Inilah bentuk ketawadhu’an Abu Bakar ash- Shiddiq. Ia tawadu’ bukan hanya dalam kondisi miskin dan lemah, tetapi juga dalam keadaan berkedudukan tinggi. Abu Bakar pada mulanya adalah orang kaya. Ia menafkahkan semua hartanya untuk perjuangan Nabi Muhammad SAW. dan Islam. Abu Bakar merasa bahagia menafkahkan hartanya itu sehingga lupa bahwa ia sudah miskin. Ia juga masih melakukan pekerjaan-pekerjan orang kecil seperti memerah susu, meskipun ia adalah pemimpin umat Islam. Abu Bakar yang rendah hati bukan karena ia tidak punya apa-apa, tetapi justru ia memiliki segalanya (Hidayatullah, 2014:122).

2.     Perkembangan ilmu pengetahuan masa kepemimpinan Abu Bakar
Pada masa Abu Bakar As-Shidiq, ilmu pengetahuan Islam tidak berkembang maju, karena disibukkan dengan masalah-masalah seperti menumpas Nabi palsu, gerakan kaum murtad, gerakan kaum munafiq, dan memerangi yang enggan berzakat. Sekalipun demikian, banyak pula kemajuan yang dicapai pada masa ini yaitu; memperbaiki sosial ekonomi, pengumpulan ayat-ayat Al-Qur’an dan memperluas wilayah Islam sampai ke Irak, persia dan Syiria.

Pada masa Abu Bakar lembaga pendidikan kuttab mencapai tingkat kemajuan yang berarti. Kemajuan lembaga kuttab ini terjadi ketika masyarakat Muslim telah menaklukan beberapa daerah dan menjalin kontak dengan bangsa-bangsa yang telah maju. Ketika peserta didik selesai mengikuti pendidikan di kuttab mereka melanjutkan kejenjang pendidikan yang lebih tinggi yakni di masjid. Di masjid ini ada dua tingkat, yakni tingkat menengah dan tingkat tinggi. Yang membedakan diantara pendidikan itu adalah kualitas gurunya. Pada tingkat menegah gurunya belum mencapai status Ulama Besar, sedangkan pada tingkat tinggi para pengajarnya adalah ulama yang memiliki pengetahuan yang mendalam dan integritas kesalehan dan kealiman yang diakui masyarakat.

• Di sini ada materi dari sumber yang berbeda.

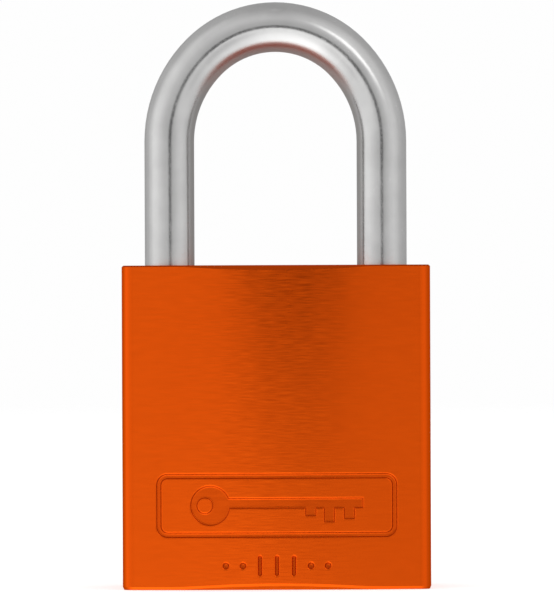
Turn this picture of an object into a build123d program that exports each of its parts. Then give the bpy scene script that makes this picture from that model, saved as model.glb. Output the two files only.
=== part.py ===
from build123d import *
from math import acos, cos, degrees, pi, radians, sin, sqrt
import os

# Safety padlock: aluminium body, steel shackle, removable six-pin key cylinder, double ball locking.
# Frame: millimetres, +Z up the shackle, origin at the centre of the body's underside, front face to -Y.
# The heel leg, which stays in the body, is at -X. The toe leg, which comes free, is at +X.
# Everything stands as it does with the shackle pushed home and the key still turned.

# ---- driving dimensions -------------------------------------------------------------------------

# body
body_width = 40.0
body_depth = 19.0
body_height = 42.0
face_crown_radius = 160.0
body_corner_radius = 1.5
edge_chamfer = 0.65
rim_chamfer = 0.2
mouth_chamfer = 0.3

# stamped marks on the front
stamp_depth = 0.24
stamp_edge = 0.12
stamp_block = 2.0
badge_width = 31.0
badge_height = 8.1
badge_z = 10.9
badge_corner_radius = 1.4
badge_line = 0.5
key_blade_x = 1.6
key_blade_rise = 0.3
key_blade_length = 19.0
key_blade_height = 1.2
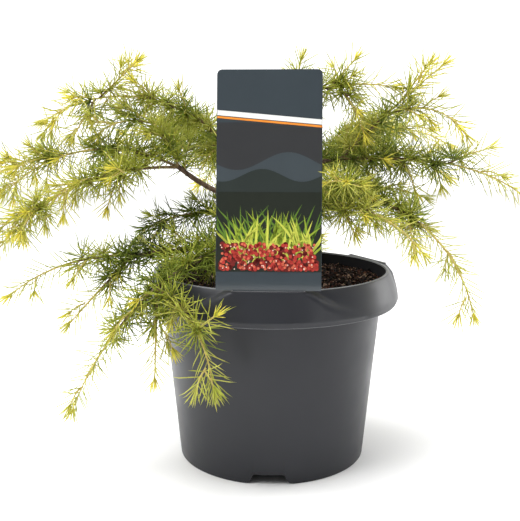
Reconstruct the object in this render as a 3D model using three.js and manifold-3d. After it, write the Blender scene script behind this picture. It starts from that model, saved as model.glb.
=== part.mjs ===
import * as THREE from 'three';
import { mergeVertices } from 'three/addons/utils/BufferGeometryUtils.js';
import Module from 'manifold-3d';

// A young deodar cedar in its nursery pot, with a plant label in the pot's rim.
// Millimetres and degrees, +Z up. The origin is the centre of the pot's underside.

const wasm = await Module();
wasm.setup();

// ---------------------------------------------------------------------------
// Driving dimensions
// ---------------------------------------------------------------------------

const gap = 0.3; // between two pieces that rest on or spring from each other
const margin = 2; // how far a cutting shape runs past what it cuts

const pot = {
  sides: 48,
  turn: -2.4, // how far the label's side is turned from -Y
  wall: 2,
  chamfer: 1,
  footRadius: 85.6,
  floorHeight: 9.4, // underside of the floor
  floorThickness: 2.4,
  centreFootRadius: 16,
  shoulderHeight: 158, // where the wall turns out into the rim
  shoulderRadius: 101,
  ridgeInner: 103.7,
  ridgeOuter: 107,
  height: 172.6,
  ridgeDepth: 5, // from the rim's ridge down to its underside
  skirtSlopeRadius: 111.5,
  skirtSlopeHeight: 162.6,
  skirtRadius: 115,
  skirtWidest: 147.6,
  skirtBottom: 143.5,
  lipRadius: 113.2,
};

const notch = { count: 3, topWidth: 26, bottomWidth: 43, height: 8.5, depth: 8, round: 6, ease: 2 };

// A pocket is a flat-fronted swelling of the rim with a slot for a label's tongue. Its shoulders round in
// at the top and its flanks sweep out below: [height, how far the flank has swept out].
const pocket = {
  count: 3,
  width: 86,
  front: 108.2,
  back: 100,
  proud: 0.5, // of the skirt that it merges into
  slot: 1.6,
  slotWidth: 60,
  slotDepth: 10,
  columns: 6,
  merge: [148, 173], // from as round as the skirt at the first height to flat at the second
  flanks: [[148, 14], [158.5, 12], [161, 5], [166, 0], [170, -5], [173, -12]],
};

const pocketTop = pocket.flanks.at(-1)[0];
const pocketReach = Math.hypot(pocket.width / 2, pocket.front);

const label = {
  width: 83.4,
  tongue: 56,
  thickness: 1,
  place: 105.8,
  lean: 10,
  bendHeight: 178,
  top: 345.4,
  corner: 4,
};

const soil = { sides: 40, height: 161, edgeDrop: 2.5, edgeWidth: 7, rimRoom: 1, footRound: [3, 4] };

const trunk = {
  foot: [2, 6],
  sides: 10,
  footRadius: 6.2,
  tipRadius: 2,
  flare: 5.5,
  flareHeight: 18,
  lobes: 5,
  lobeDepth: 0.35,
  rings: [-0.04, 0.01, 0.03, 0.06, 0.1, 0.2, 0.32, 0.44, 0.56, 0.68, 0.8, 0.9, 1], // shares of its length
};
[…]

Materi-Materi Pada tingkat menengah dan tinggi terdiri dari: Al-Qur’an dan tafsirnya, Hadist dan mengumpulkannya, dan Fiqih. Adapun materi pendidikan yang diajarkan pada masa Khalifah Abu bakar untuk lembaga pendidikan kuttab adalah belajar membaca dan menulis, membaca Al-Qur’an dan menghafalnya, dan belajar pokok-pokok agama seperti, seperti cara wudlu, sholat, puasa dan sebagainya.